> [Goal]: The listing must be reproduced in full, exactly as it stands.

> [Exercise data]:
——

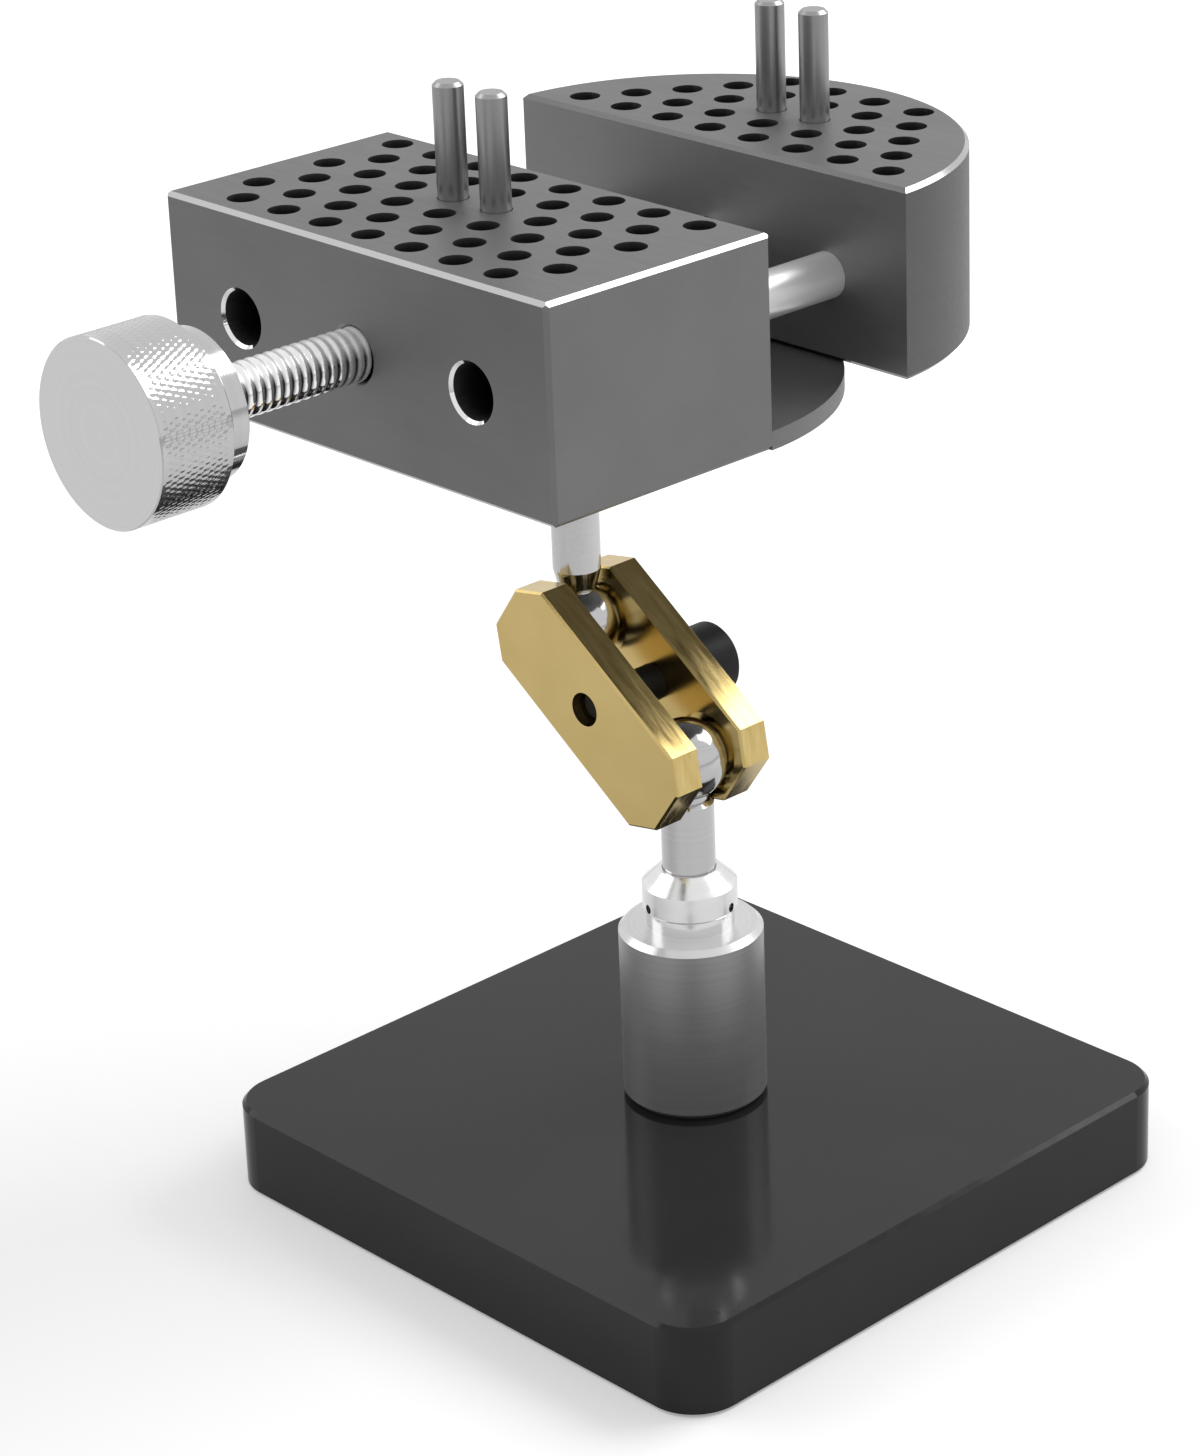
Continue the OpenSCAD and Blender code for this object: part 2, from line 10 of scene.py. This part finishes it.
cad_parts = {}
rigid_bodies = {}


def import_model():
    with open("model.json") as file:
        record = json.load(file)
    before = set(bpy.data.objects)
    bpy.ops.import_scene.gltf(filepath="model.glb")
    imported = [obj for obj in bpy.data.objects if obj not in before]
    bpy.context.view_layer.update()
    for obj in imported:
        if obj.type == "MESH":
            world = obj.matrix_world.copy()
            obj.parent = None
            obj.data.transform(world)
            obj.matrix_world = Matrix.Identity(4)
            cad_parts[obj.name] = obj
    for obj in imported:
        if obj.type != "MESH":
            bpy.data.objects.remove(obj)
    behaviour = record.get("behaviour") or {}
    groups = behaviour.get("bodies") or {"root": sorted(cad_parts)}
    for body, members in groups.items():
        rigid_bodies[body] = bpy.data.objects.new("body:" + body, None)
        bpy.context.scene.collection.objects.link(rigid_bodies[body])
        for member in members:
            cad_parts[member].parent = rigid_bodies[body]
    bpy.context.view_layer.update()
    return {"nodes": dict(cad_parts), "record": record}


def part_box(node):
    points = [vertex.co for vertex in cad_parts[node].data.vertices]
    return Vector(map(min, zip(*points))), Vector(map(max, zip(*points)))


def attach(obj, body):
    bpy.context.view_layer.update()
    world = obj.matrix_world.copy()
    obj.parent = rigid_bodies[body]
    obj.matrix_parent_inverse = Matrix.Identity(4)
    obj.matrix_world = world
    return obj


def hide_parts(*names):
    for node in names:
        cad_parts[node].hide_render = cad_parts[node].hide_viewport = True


MM = 0.001
FULL_TURN = 2 * math.pi
X, Y, Z = range(3)
WHITE = (1, 1, 1, 1)
CREASE = math.radians(40)  # edges between faces that meet at more than this are crisp
# How much of a face's normal lies along an axis
SQUARE_ON = 0.95  # at least, on a face square to the axis
BEVELLED = math.sqrt(0.5)  # on a 45 degree bevel
ALONGSIDE = 0.3  # at most, on a face that runs along the axis

for leftover in list(bpy.data.objects):
    bpy.data.objects.remove(leftover)
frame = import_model()
nodes = frame["nodes"]
scene = bpy.context.scene


# Places worked out from the frame

def middle(node):
    low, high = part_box(node)
    return (low + high) / 2


screw_axis = middle("lead_screw")
rod_axes = (middle("guide_rod_left"), middle("guide_rod_right"))
pillar_axis = middle("pillar")


# Node trees

class Tree:
    """Short ways to add nodes to a tree."""

    def __init__(self, tree):
        self.tree = tree

    def add(self, kind, **settings):
        node = self.tree.nodes.new(kind)
        for name, value in settings.items():
            setattr(node, name, value)
        return node

    def link(self, source, target):
        self.tree.links.new(source, target)

    def put(self, node, socket, value):
        """Links a socket to another node's output, or sets it to a plain value."""
        if isinstance(value, bpy.types.NodeSocket):
            self.link(value, node.inputs[socket])
        else:
            node.inputs[socket].default_value = value

    def math(self, operation, *values):
        node = self.add("ShaderNodeMath", operation=operation)
        for socket, value in enumerate(values):
            self.put(node, socket, value)
        return node.outputs[0]

    def spread(self, value, low, high, source=(0.3, 0.7)):
        """Maps a value's range to low..high. Without source, it is the usual range of a noise."""
        node = self.add("ShaderNodeMapRange")
        self.put(node, "Value", value)
        self.put(node, "From Min", source[0])
        self.put(node, "From Max", source[1])
        self.put(node, "To Min", low)
        self.put(node, "To Max", high)
        return node.outputs[0]


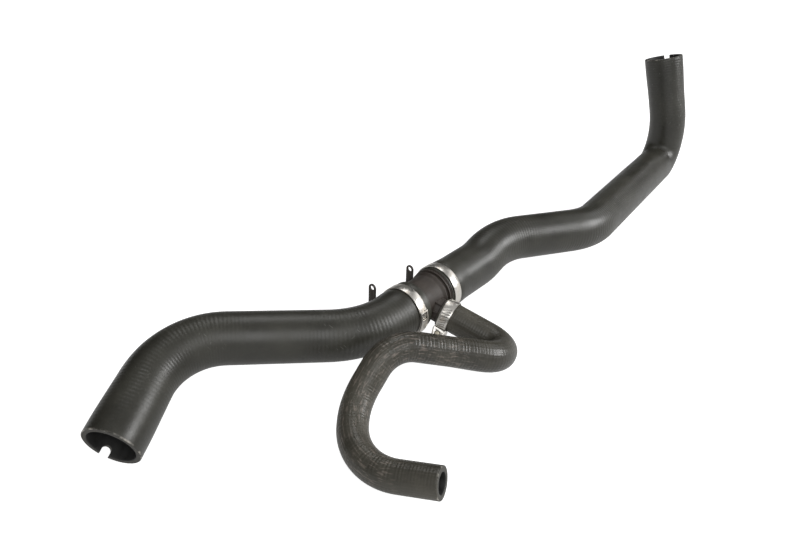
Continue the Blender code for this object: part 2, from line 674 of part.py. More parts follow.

——

> [Correct output]:
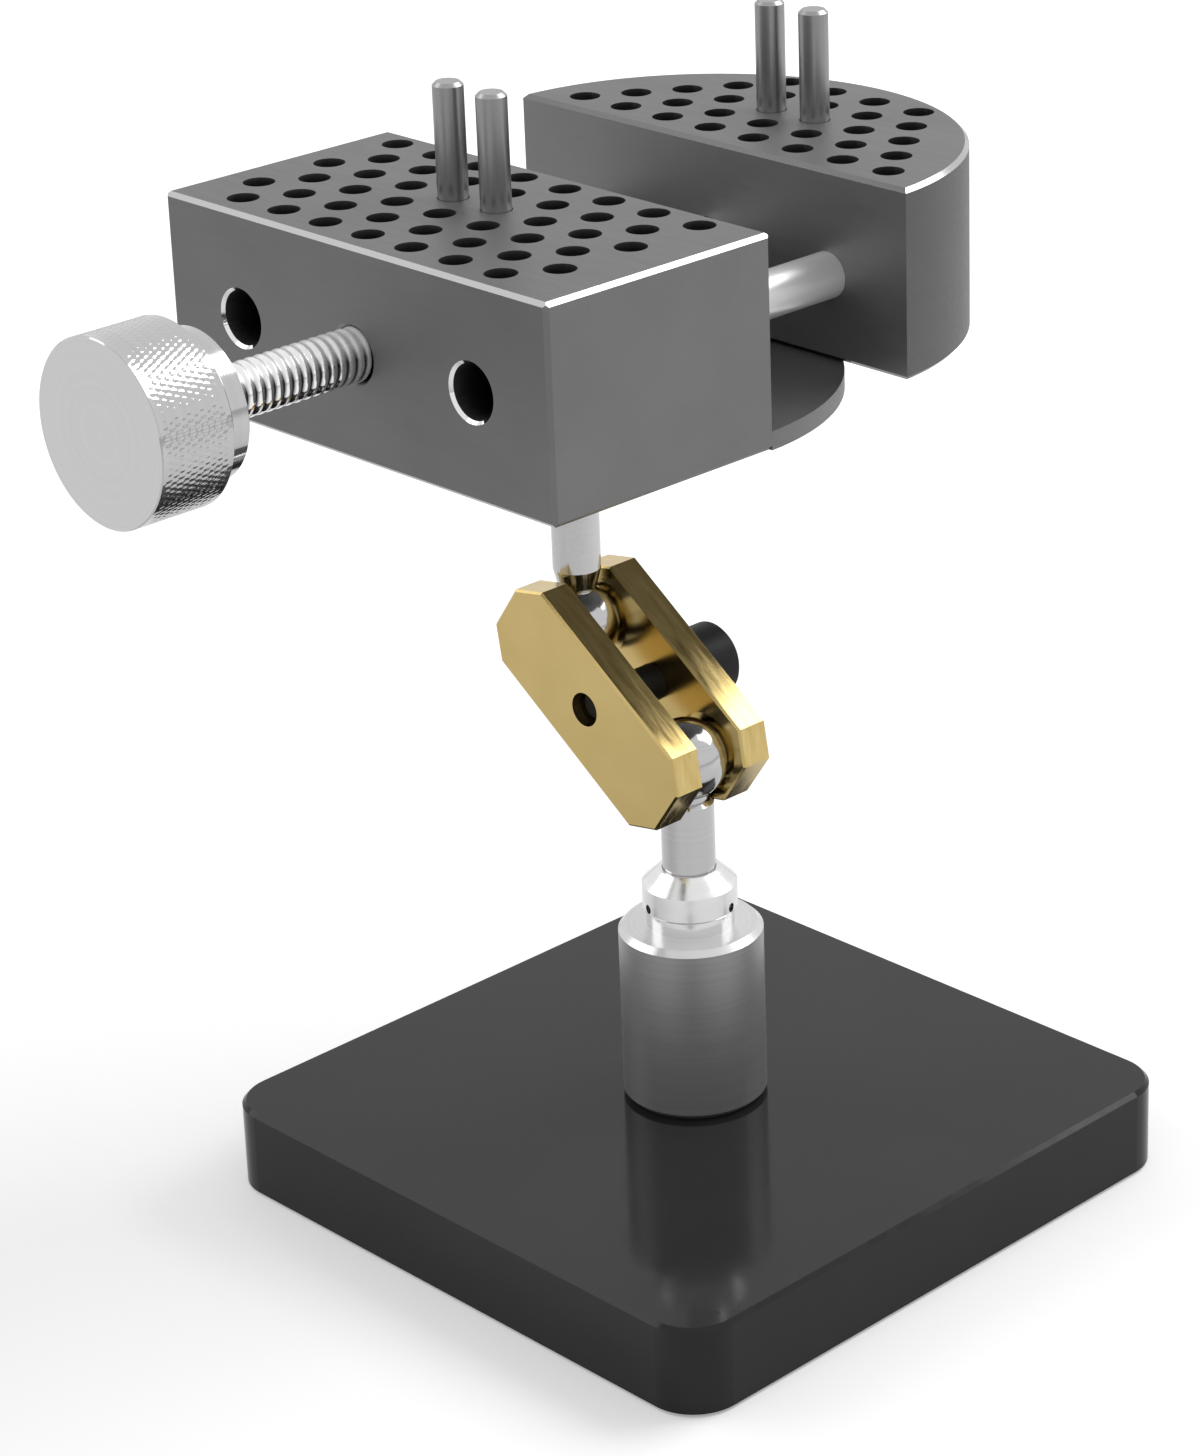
Continue the OpenSCAD and Blender code for this object: part 2, from line 10 of scene.py. This part finishes it.
cad_parts = {}
rigid_bodies = {}


def import_model():
    with open("model.json") as file:
        record = json.load(file)
    before = set(bpy.data.objects)
    bpy.ops.import_scene.gltf(filepath="model.glb")
    imported = [obj for obj in bpy.data.objects if obj not in before]
    bpy.context.view_layer.update()
    for obj in imported:
        if obj.type == "MESH":
            world = obj.matrix_world.copy()
            obj.parent = None
            obj.data.transform(world)
            obj.matrix_world = Matrix.Identity(4)
            cad_parts[obj.name] = obj
    for obj in imported:
        if obj.type != "MESH":
            bpy.data.objects.remove(obj)
    behaviour = record.get("behaviour") or {}
    groups = behaviour.get("bodies") or {"root": sorted(cad_parts)}
    for body, members in groups.items():
        rigid_bodies[body] = bpy.data.objects.new("body:" + body, None)
        bpy.context.scene.collection.objects.link(rigid_bodies[body])
        for member in members:
            cad_parts[member].parent = rigid_bodies[body]
    bpy.context.view_layer.update()
    return {"nodes": dict(cad_parts), "record": record}


def part_box(node):
    points = [vertex.co for vertex in cad_parts[node].data.vertices]
    return Vector(map(min, zip(*points))), Vector(map(max, zip(*points)))


def attach(obj, body):
    bpy.context.view_layer.update()
    world = obj.matrix_world.copy()
    obj.parent = rigid_bodies[body]
    obj.matrix_parent_inverse = Matrix.Identity(4)
    obj.matrix_world = world
    return obj


def hide_parts(*names):
    for node in names:
        cad_parts[node].hide_render = cad_parts[node].hide_viewport = True


MM = 0.001
FULL_TURN = 2 * math.pi
X, Y, Z = range(3)
WHITE = (1, 1, 1, 1)
CREASE = math.radians(40)  # edges between faces that meet at more than this are crisp
# How much of a face's normal lies along an axis
SQUARE_ON = 0.95  # at least, on a face square to the axis
BEVELLED = math.sqrt(0.5)  # on a 45 degree bevel
ALONGSIDE = 0.3  # at most, on a face that runs along the axis

for leftover in list(bpy.data.objects):
    bpy.data.objects.remove(leftover)
frame = import_model()
nodes = frame["nodes"]
scene = bpy.context.scene


# Places worked out from the frame

def middle(node):
    low, high = part_box(node)
    return (low + high) / 2


screw_axis = middle("lead_screw")
rod_axes = (middle("guide_rod_left"), middle("guide_rod_right"))
pillar_axis = middle("pillar")


# Node trees

class Tree:
    """Short ways to add nodes to a tree."""

    def __init__(self, tree):
        self.tree = tree

    def add(self, kind, **settings):
        node = self.tree.nodes.new(kind)
        for name, value in settings.items():
            setattr(node, name, value)
        return node

    def link(self, source, target):
        self.tree.links.new(source, target)

    def put(self, node, socket, value):
        """Links a socket to another node's output, or sets it to a plain value."""
        if isinstance(value, bpy.types.NodeSocket):
            self.link(value, node.inputs[socket])
        else:
            node.inputs[socket].default_value = value

    def math(self, operation, *values):
        node = self.add("ShaderNodeMath", operation=operation)
        for socket, value in enumerate(values):
            self.put(node, socket, value)
        return node.outputs[0]

    def spread(self, value, low, high, source=(0.3, 0.7)):
        """Maps a value's range to low..high. Without source, it is the usual range of a noise."""
        node = self.add("ShaderNodeMapRange")
        self.put(node, "Value", value)
        self.put(node, "From Min", source[0])
        self.put(node, "From Max", source[1])
        self.put(node, "To Min", low)
        self.put(node, "To Max", high)
        return node.outputs[0]


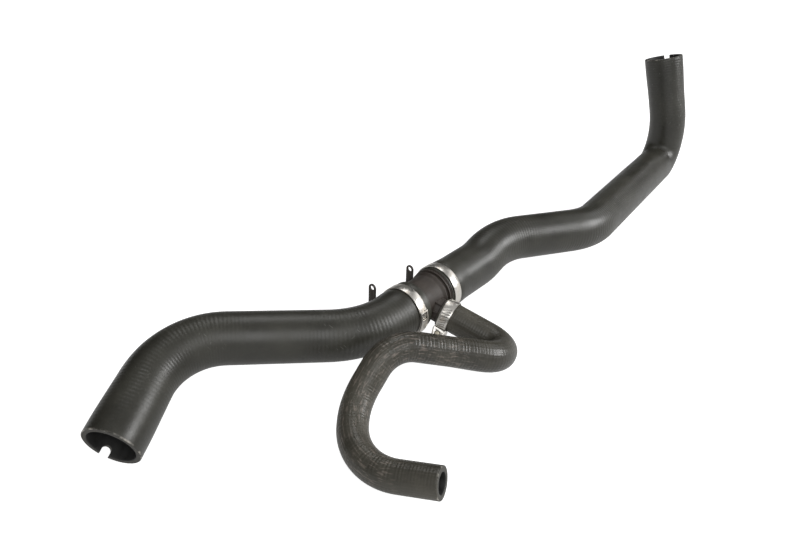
Continue the Blender code for this object: part 2, from line 674 of part.py. More parts follow.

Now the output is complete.